Not long afterward, Anthony was at Mass once again and heard the Gospel passage, “Do not worry about tomorrow; tomorrow will take care of itself” (Matthew 6:34). Again, he knew Jesus was speaking directly to him, so he took what little he had saved back, gave it all away, entrusted his sister to the care of some holy women, and entered the desert to live a life of poverty, solitude, prayer, and mortification.

The devil attacked Anthony by appearing to him in physical form, by sending vile creatures to frighten him, by tempting him with boredom and laziness, and even by coming to him in the form of a female temptress to seduce him. Firm in prayer and mortification, Anthony fought off the devil in all his forms.

After living fifteen years in a desert tomb, Anthony retreated even deeper into the desert and spent another twenty years in self-imposed solitary confinement. Eventually, Anthony’s life stirred up devotion and admiration in the hearts of others, who began to build huts nearby in imitation of his holy example. After these twenty years of stark solitude, God directed Anthony to leave his fort to assist the nearby hermits in living their vocations. For the next five years, Anthony mentored these novice hermits as they strove to imitate the master. 

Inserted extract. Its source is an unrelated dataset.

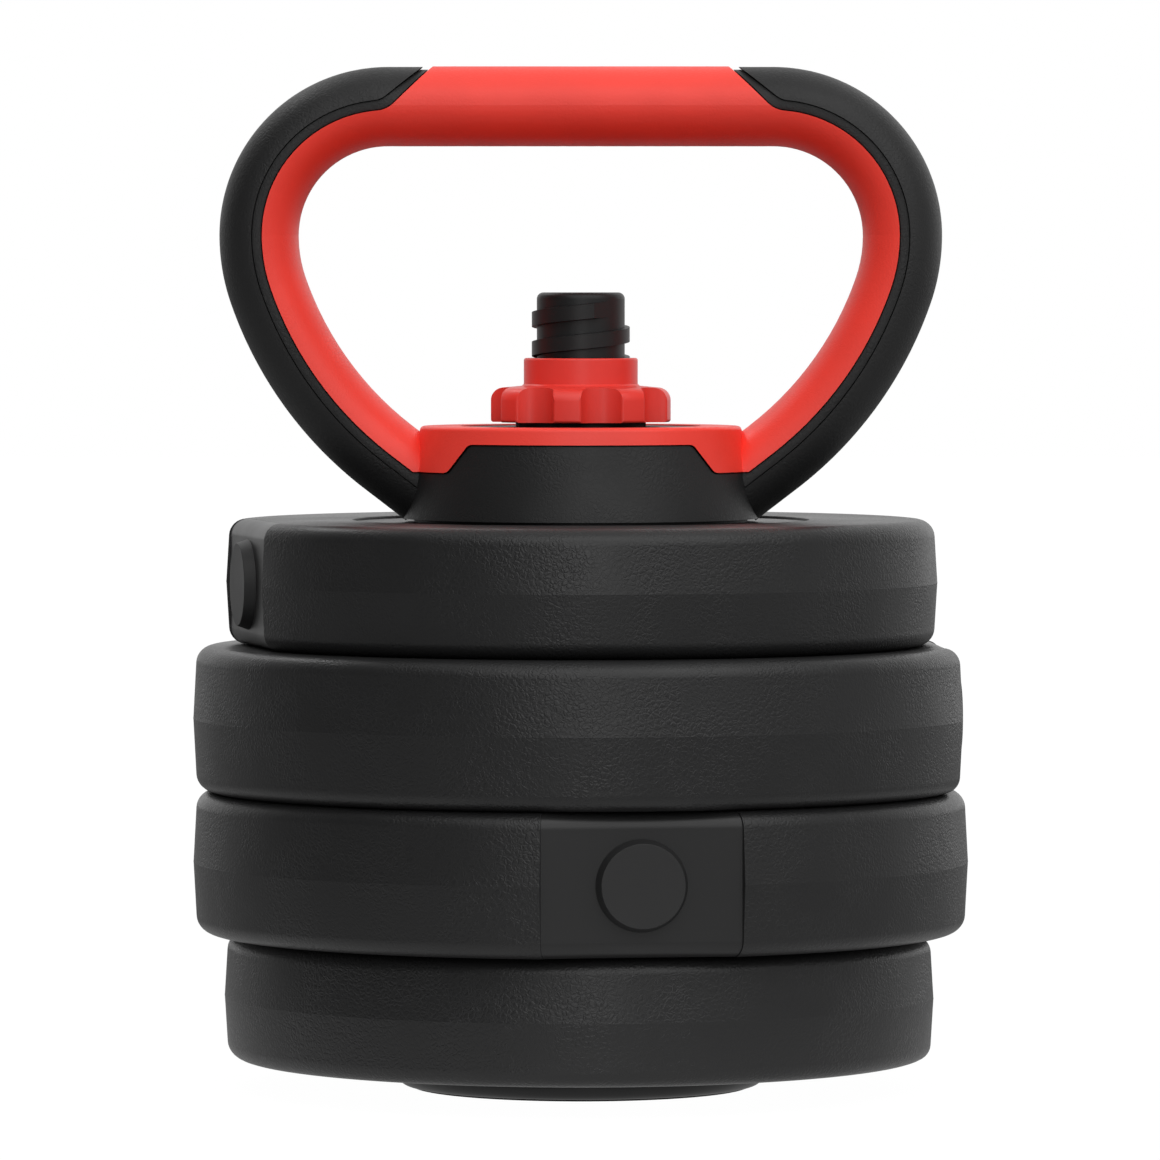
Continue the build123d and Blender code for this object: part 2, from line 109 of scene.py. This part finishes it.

When his mentoring finished, Anthony withdrew once again into seclusion for the last forty-five years of his very long life. However, in this stage of his life, he occasionally accepted visitors and even visited nearby cities to preach and teach. Anthony lived to the ripe old age of 105. His powerful impact upon so many fellow Christians inspired another heroic saint of that time, the bishop Saint Athanasius, to write a book about Saint Anthony. This is why we know so much about him today.

Saint Anthony, you heroically embraced the unique vocation given to you by God. You entered into silence and solitude to bond more mysteriously with the Triune God. Please pray for me, that I will learn from your life of prayer and always spend time seeking God in the solitude of prayer each and every day. Saint Anthony, pray for me. Jesus, I trust in You.